Todo esse aprendizado tem implicações práticas, como recentemente demonstrado pelo neurologista italiano Giacomo Koch, da Universidade de Ferrara. Durante seis meses, ele e sua equipe estimularam pré-cúneos de um grupo de pacientes com doença de Alzheimer, por meio de ondas magnéticas. Um outro grupo de pessoas, também afetadas pela doença, recebeu um tratamento, sem onda alguma —um tipo de placebo. Os indivíduos submetidos à terapia real conquistaram estabilidade cognitiva e tiveram ganhos de autonomia para as atividades do dia a dia.
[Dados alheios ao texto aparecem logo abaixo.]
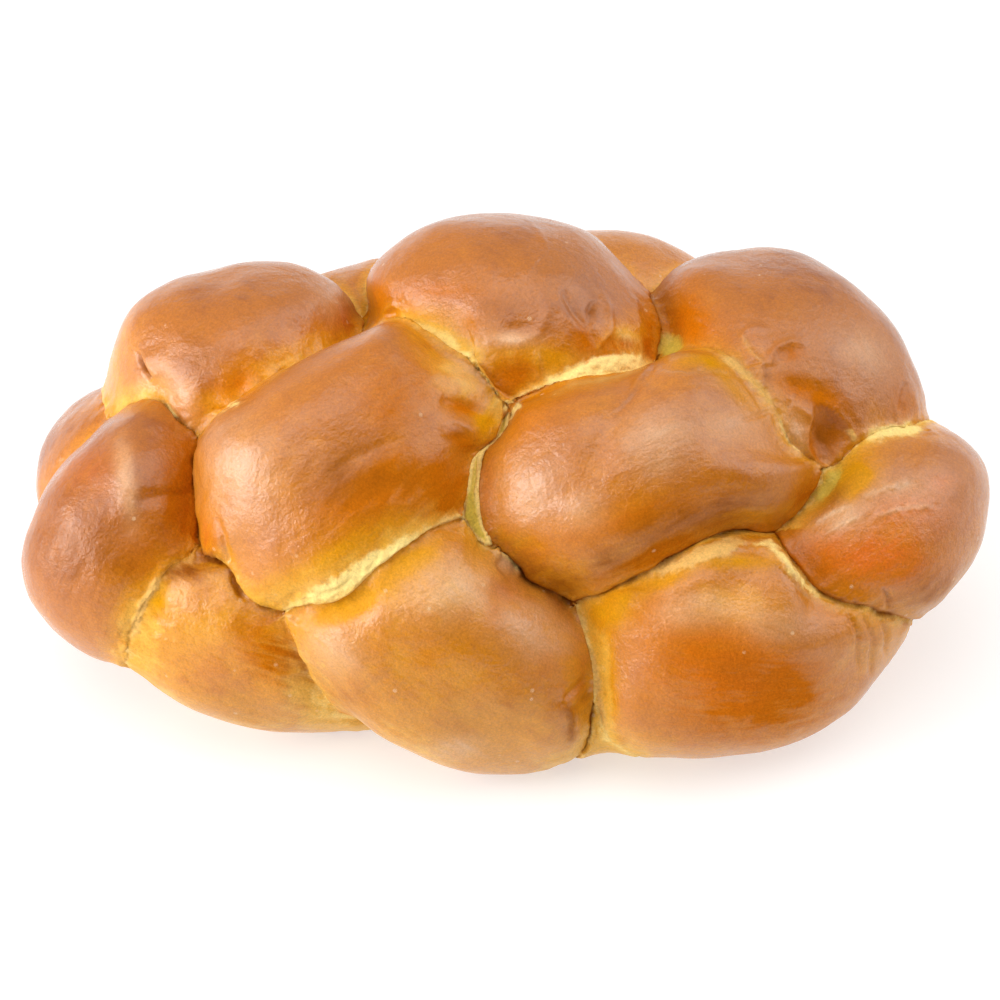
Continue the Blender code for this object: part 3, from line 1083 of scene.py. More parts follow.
# Patches of the painted highlight tone are painted highlights where the crust shines; patches of the tone for
# browner crust and shade add painted shade in hollows, notches and on lower flanks, along with browner crust.
PATCHES = per_lobe(Patch, {
    T1: (
        ((128, 399), (30, 15), YOUNG, 0.35, -25), ((300, 352), (50, 14), YOUNG, 0.35, -28),
        ((235, 388), (26, 15), AMBER, 0.75, -25), ((345, 318), (10, 24), AMBER, 0.7, -20),
        ((198, 360), (24, 28), BROWN, 0.55, -20), ((335, 300), (18, 20), SHEEN, 0.5),
        ((120, 350), (18, 44), YOUNG, 0.4, 15), ((210, 405), (26, 14), GOLD, 0.5, -25),
        ((182, 408), (11, 24), ROSY, 0.45, -36), ((180, 396), (11, 26), SHEEN, 0.5, -34),
    ),
    T2: (
        ((436, 318), (46, 12), GOLD, 0.35, 12), ((436, 341), (42, 18), YOUNG, 1.3, 22),
        ((467, 325), (14, 13), AMBER, 0.6), ((500, 308), (26, 14), BROWN, 0.3),
        ((514, 374), (24, 20), AMBER, 0.9), ((512, 341), (26, 7), SHEEN, 0.6),
        ((430, 292), (42, 9), AMBER, 0.5), ((524, 356), (48, 17), YOUNG, 0.6),
        ((628, 342), (30, 20), YOUNG, 0.9), ((556, 366), (18, 14), GOLD, 0.6),
        ((618, 346), (26, 10), AMBER, 0.8), ((584, 340), (12, 14), AMBER, 0.6),
        ((650, 335), (7, 32), AMBER, 0.6), ((592, 312), (5, 11), BROWN, 0.6),
        ((378, 300), (12, 22), AMBER, 0.4),
    ),
    T3: (
        ((688, 322), (24, 28), AMBER, 0.9), ((664, 302), (10, 18), BROWN, 0.6),
        ((666, 346), (11, 13), GREEN, 1.1, -8), ((788, 354), (12, 7), AMBER, 0.7),
        ((808, 392), (32, 12), AMBER, 0.9, 22), ((828, 437), (15, 22), BROWN, 0.45, -18),
        ((828, 437), (18, 26), AMBER, 0.8, -18), ((812, 448), (6, 16), AMBER, 0.9, -18),
        ((822, 446), (8, 16), BROWN, 0.5, -18), ((794, 432), (11, 20), SHEEN, 0.45, -10),
        ((766, 378), (5, 12), BROWN, 0.5), ((900, 405), (12, 16), AMBER, 0.4),
        ((862, 352), (30, 20), SHEEN, 0.35, 30), ((742, 376), (34, 9), AMBER, 0.6, 48),
    ),
    M1: (
        ((384, 487), (60, 28), AMBER, 1.1, -14), ((390, 490), (46, 20), BROWN, 0.35, -14),
        ((350, 460), (38, 22), BROWN, 0.55, -30), ((328, 496), (28, 13), BROWN, 0.3),
        ((396, 396), (34, 44), AMBER, 0.6, 20), ((225, 440), (18, 16), BROWN, 0.3),
        ((338, 472), (36, 18), BROWN, 0.35, -20), ((318, 568), (96, 12), YOUNG, 0.5, -26),
        ((446, 492), (18, 26), AMBER, 0.9), ((462, 440), (14, 9), AMBER, 0.9, 20),
        ((458, 432), (8, 4), BROWN, 0.5, 20), ((211, 536), (9, 22), AMBER, 0.9),
        ((238, 468), (44, 52), SHEEN, 0.35, -10), ((466, 408), (18, 8), AMBER, 0.9, 14),
        ((497, 410), (10, 30), YOUNG, 0.9, 32), ((458, 388), (38, 24), YOUNG, 0.45, 20),
        ((436, 362), (46, 13), YOUNG, 0.3, 33), ((462, 376), (20, 9), SHEEN, 0.4, 20),
        ((484, 424), (12, 12), GOLD, 0.9), ((497, 412), (9, 26), GOLD, 0.6, 32),
        ((330, 560), (90, 14), GOLD, 0.5, -26),
    ),
    C1: (
        ((468, 512), (6, 18), BROWN, 0.35, -10),
    ),
    M2: (
        ((486, 485), (6, 50), AMBER, 0.5), ((648, 516), (95, 18), AMBER, 0.8, -15),
        ((700, 514), (100, 18), BROWN, 0.6, -17), ((655, 552), (60, 9), AMBER, 0.9, -26),
        ((522, 566), (20, 11), BROWN, 0.8), ((565, 580), (26, 9), BROWN, 0.6, 12),
        ((700, 362), (45, 7), GOLD, 0.6, 4), ((805, 490), (16, 26), AMBER, 0.6, 40),
        ((530, 415), (30, 18), AMBER, 0.35, -40), ((520, 490), (34, 36), SHEEN, 0.4, 20),
        ((546, 452), (34, 14), BROWN, 0.2, -30), ((584, 512), (24, 20), SHEEN, 0.35),
        ((606, 562), (34, 12), BROWN, 0.6, -20), ((656, 442), (34, 32), SHEEN, 0.5),
        ((726, 425), (24, 16), SHEEN, 0.25), ((732, 386), (34, 9), GOLD, 0.5, 48),
    ),
    LEFT_END: (
        ((182, 500), (18, 46), AMBER, 1.0), ((182, 490), (16, 44), BROWN, 0.35),
        ((136, 552), (20, 28), AMBER, 0.7), ((80, 550), (58, 34), BROWN, 0.5, 6),
        ((128, 548), (24, 22), BROWN, 0.35), ((132, 612), (18, 36), YOUNG, 0.4, 20),
        ((96, 622), (28, 26), BROWN, 0.15), ((90, 466), (34, 24), ROSY, 0.25),
        ((128, 485), (10, 40), SHEEN, 0.6, -8),
    ),
    RIGHT_END: (
        ((852, 480), (24, 18), GOLD, 1.5, -38), ((856, 476), (18, 12), AMBER, 0.4, -38),
        ((824, 484), (26, 7), GREEN, 0.8, -48), ((830, 500), (30, 8), BROWN, 0.5, -44),
        ((872, 558), (56, 24), ROSY, 1.0, 5), ((880, 540), (44, 40), YOUNG, 0.25),
        ((905, 512), (42, 24), ROSY, 0.5), ((822, 560), (22, 22), AMBER, 0.7, 30),
        ((940, 484), (14, 10), ROSY, 0.45), ((934, 588), (36, 26), BROWN, 0.45, -30),
        ((905, 488), (40, 16), SHEEN, 0.3), ((840, 518), (36, 14), SHEEN, 0.45, -20),
    ),
    B1: (
        ((276, 650), (30, 30), AMBER, 1.0), ((235, 704), (50, 16), BROWN, 0.2, 20),
        ((322, 702), (40, 20), YOUNG, 0.6, 38), ((160, 606), (14, 10), GOLD, 0.7, 40),
        ((190, 570), (42, 11), BROWN, 0.8, -8), ((162, 590), (12, 16), GOLD, 0.5, 30),
        ((196, 628), (38, 24), YOUNG, 0.35), ((300, 660), (16, 40), BROWN, 0.5, -15),
        ((150, 632), (14, 30), YOUNG, 0.4),
    ),
    B2: (
        ((345, 607), (44, 13), GOLD, 1.4, -24), ((410, 562), (36, 14), GOLD, 1.2, -30),
        ((336, 648), (30, 24), SHEEN, 0.5, 30), ((450, 582), (62, 34), YOUNG, 0.4),
        ((540, 628), (46, 30), SHEEN, 0.45, 20), ((440, 606), (60, 24), SHEEN, 0.3),
        ((455, 580), (50, 26), SHEEN, 0.35), ((345, 690), (46, 26), BROWN, 0.35, 45),
        ((490, 712), (90, 36), BROWN, 0.2, -8), ((440, 672), (80, 34), GOLD, 0.25, 20),
        ((504, 588), (22, 16), AMBER, 0.8), ((494, 612), (9, 12), AMBER, 0.6),
        ((428, 656), (16, 22), AMBER, 0.5), ((516, 690), (26, 20), AMBER, 0.4),
        ((548, 664), (14, 14), AMBER, 0.3), ((582, 660), (7, 30), AMBER, 0.4),
        ((512, 560), (13, 10), SHEEN, 0.9), ((456, 748), (30, 12), SHEEN, 0.6),
    ),
    B3: (
        ((612, 606), (28, 22), GOLD, 1.1, -45), ((660, 580), (36, 11), GOLD, 0.8, -25),
        ((636, 590), (36, 14), BROWN, 0.3, -25), ((728, 662), (72, 38), AMBER, 1.0, 18),
        ((742, 668), (40, 20), BROWN, 0.3, 18), ((790, 692), (34, 22), AMBER, 0.6, -20),
        ((735, 560), (50, 9), GOLD, 0.8), ((692, 608), (44, 18), SHEEN, 0.55, -5),
        ((732, 604), (62, 26), YOUNG, 0.5), ((640, 606), (30, 19), AMBER, 0.9, -20),
        ((736, 676), (66, 36), ROSY, 0.5, 10), ((736, 714), (80, 28), AMBER, 0.6),
        ((606, 690), (9, 60), YOUNG, 0.6), ((772, 624), (40, 18), SHEEN, 0.4, 10),
    ),
})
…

Enquanto aqueles, que não foram tratados, sofreram declínio cognitivo.
Pulsos de ondas magnéticas, em alta frequência, aplicadas sobre o couro cabeludo, excitam um alvo cerebral, no estudo de Koch, o pré-cúneo. Artificialmente mais ativada, esta região anatômica, estimula mais intensivamente os lobos cerebrais sob sua influência. Um processo que fortalece conexões cerebrais previamente estabelecidas e cria outras —um dos mecanismos da neuroplasticidade, por essa razão os pacientes melhoraram. Não se trata de um método que interrompe a degeneração cerebral, ou que revitaliza áreas destruídas. Não sabemos por quanto tempo seus efeitos benéficos persistirão, já que o estudo durou apenas um semestre. Mas temos novos caminhos.
Referências:
1. Koch G, Casula EP, Bonnì S, Borghi I, Assogna M, Minei M, et al. Precuneus magnetic stimulation for Alzheimer’s disease: a randomized, sham-controlled trial. Brain. 2022 Nov 1;145(11):3776–86.
2. Moussavi Z. Repetitive TMS applied to the precuneus stabilizes cognitive status in Alzheimer’s disease. Brain. 2022 Nov 1;145(11):3730–2.
3. Kumral E, Bayam FE, Özdemir HN. Cognitive and Behavioral Disorders in Patients with Precuneal Infarcts. Eur Neurol. 2021;84(3):157–67.
4. Cavanna AE. The precuneus and consciousness. CNS Spectr. 2007 Jul;12(7):545–52.
5. Cavanna AE, Trimble MR. The precuneus: a review of its functional anatomy and behavioural correlates. Brain J Neurol. 2006 Mar;129(Pt 3):564–83.